- _Problem requirements_
Set down each line from the one containing "hanging_ring();" to the one containing "depsgraph = bpy.context.evaluated_depsgraph_get()", inclusive, exactly as written and with nothing further.

- _Dataset excerpt_
"""
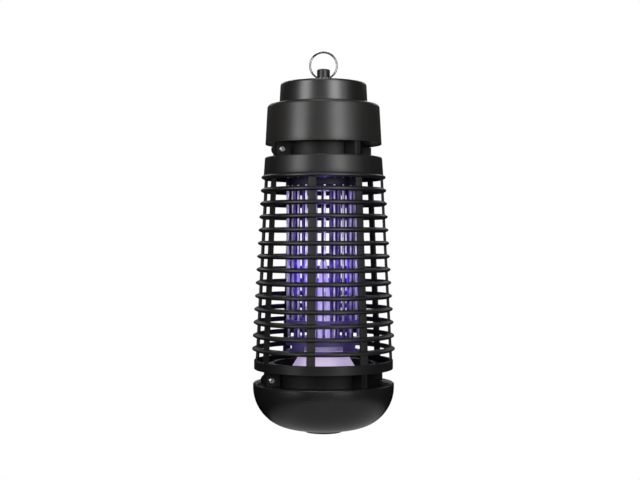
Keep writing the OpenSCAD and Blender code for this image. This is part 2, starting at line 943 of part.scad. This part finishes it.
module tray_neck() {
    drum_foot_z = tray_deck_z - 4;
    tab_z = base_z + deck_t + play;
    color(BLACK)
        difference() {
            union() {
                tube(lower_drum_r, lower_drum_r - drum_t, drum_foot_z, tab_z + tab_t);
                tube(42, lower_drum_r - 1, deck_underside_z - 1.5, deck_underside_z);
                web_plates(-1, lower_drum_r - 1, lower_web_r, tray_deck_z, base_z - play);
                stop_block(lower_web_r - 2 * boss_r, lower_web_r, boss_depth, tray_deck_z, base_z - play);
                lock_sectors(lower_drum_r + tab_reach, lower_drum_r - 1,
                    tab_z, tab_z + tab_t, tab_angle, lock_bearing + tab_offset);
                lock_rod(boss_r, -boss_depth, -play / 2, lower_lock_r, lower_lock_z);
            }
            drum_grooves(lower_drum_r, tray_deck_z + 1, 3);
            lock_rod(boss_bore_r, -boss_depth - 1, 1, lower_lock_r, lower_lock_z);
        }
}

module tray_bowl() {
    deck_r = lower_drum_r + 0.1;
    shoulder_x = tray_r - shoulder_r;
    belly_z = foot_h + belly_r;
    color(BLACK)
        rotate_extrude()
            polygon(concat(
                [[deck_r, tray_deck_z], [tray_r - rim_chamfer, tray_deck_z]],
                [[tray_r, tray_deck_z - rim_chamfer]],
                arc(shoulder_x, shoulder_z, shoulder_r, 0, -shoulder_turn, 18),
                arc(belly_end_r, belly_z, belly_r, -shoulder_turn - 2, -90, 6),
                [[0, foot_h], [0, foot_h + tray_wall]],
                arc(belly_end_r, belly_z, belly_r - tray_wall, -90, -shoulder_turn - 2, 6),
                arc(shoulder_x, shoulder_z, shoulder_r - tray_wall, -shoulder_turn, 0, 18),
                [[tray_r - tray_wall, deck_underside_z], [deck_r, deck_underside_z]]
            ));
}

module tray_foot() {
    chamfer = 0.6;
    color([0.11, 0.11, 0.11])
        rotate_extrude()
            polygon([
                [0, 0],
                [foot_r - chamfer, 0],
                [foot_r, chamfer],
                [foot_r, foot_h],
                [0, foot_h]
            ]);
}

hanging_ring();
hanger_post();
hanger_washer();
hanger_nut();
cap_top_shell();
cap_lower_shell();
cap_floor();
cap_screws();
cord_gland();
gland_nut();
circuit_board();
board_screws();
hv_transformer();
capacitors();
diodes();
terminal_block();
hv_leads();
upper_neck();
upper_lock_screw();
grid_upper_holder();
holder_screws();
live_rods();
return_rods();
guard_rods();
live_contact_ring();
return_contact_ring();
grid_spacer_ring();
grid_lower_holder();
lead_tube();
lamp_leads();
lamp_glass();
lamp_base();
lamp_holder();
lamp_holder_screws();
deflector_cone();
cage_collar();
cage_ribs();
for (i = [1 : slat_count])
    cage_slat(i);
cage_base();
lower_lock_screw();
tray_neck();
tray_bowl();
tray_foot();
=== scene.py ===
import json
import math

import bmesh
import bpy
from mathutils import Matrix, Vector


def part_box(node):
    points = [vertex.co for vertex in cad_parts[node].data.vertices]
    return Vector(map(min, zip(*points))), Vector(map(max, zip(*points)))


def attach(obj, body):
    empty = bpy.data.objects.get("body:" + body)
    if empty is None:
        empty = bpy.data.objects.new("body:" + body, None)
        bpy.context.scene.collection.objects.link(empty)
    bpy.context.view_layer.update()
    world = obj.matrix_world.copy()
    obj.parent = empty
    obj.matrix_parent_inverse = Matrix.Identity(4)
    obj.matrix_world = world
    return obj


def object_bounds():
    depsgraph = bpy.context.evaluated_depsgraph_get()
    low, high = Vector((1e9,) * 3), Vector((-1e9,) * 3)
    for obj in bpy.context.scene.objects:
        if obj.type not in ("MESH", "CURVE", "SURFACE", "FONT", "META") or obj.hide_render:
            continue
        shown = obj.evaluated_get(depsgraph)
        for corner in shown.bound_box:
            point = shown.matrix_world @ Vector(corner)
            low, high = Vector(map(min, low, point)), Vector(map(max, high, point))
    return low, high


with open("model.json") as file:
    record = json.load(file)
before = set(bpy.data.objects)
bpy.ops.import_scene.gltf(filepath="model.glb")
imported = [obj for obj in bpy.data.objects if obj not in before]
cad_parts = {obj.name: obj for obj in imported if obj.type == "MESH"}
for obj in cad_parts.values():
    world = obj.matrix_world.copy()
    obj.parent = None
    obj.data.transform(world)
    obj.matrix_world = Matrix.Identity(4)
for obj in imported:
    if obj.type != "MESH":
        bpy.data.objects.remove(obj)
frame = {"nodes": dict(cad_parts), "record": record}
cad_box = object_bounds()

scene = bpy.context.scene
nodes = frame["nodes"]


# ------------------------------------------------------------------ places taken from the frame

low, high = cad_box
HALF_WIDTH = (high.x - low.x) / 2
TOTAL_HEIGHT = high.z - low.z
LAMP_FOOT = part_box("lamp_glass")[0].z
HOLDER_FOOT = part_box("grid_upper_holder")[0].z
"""
- _Output of the exercise_
hanging_ring();
hanger_post();
hanger_washer();
hanger_nut();
cap_top_shell();
cap_lower_shell();
cap_floor();
cap_screws();
cord_gland();
gland_nut();
circuit_board();
board_screws();
hv_transformer();
capacitors();
diodes();
terminal_block();
hv_leads();
upper_neck();
upper_lock_screw();
grid_upper_holder();
holder_screws();
live_rods();
return_rods();
guard_rods();
live_contact_ring();
return_contact_ring();
grid_spacer_ring();
grid_lower_holder();
lead_tube();
lamp_leads();
lamp_glass();
lamp_base();
lamp_holder();
lamp_holder_screws();
deflector_cone();
cage_collar();
cage_ribs();
for (i = [1 : slat_count])
    cage_slat(i);
cage_base();
lower_lock_screw();
tray_neck();
tray_bowl();
tray_foot();
=== scene.py ===
import json
import math

import bmesh
import bpy
from mathutils import Matrix, Vector


def part_box(node):
    points = [vertex.co for vertex in cad_parts[node].data.vertices]
    return Vector(map(min, zip(*points))), Vector(map(max, zip(*points)))


def attach(obj, body):
    empty = bpy.data.objects.get("body:" + body)
    if empty is None:
        empty = bpy.data.objects.new("body:" + body, None)
        bpy.context.scene.collection.objects.link(empty)
    bpy.context.view_layer.update()
    world = obj.matrix_world.copy()
    obj.parent = empty
    obj.matrix_parent_inverse = Matrix.Identity(4)
    obj.matrix_world = world
    return obj


def object_bounds():
    depsgraph = bpy.context.evaluated_depsgraph_get()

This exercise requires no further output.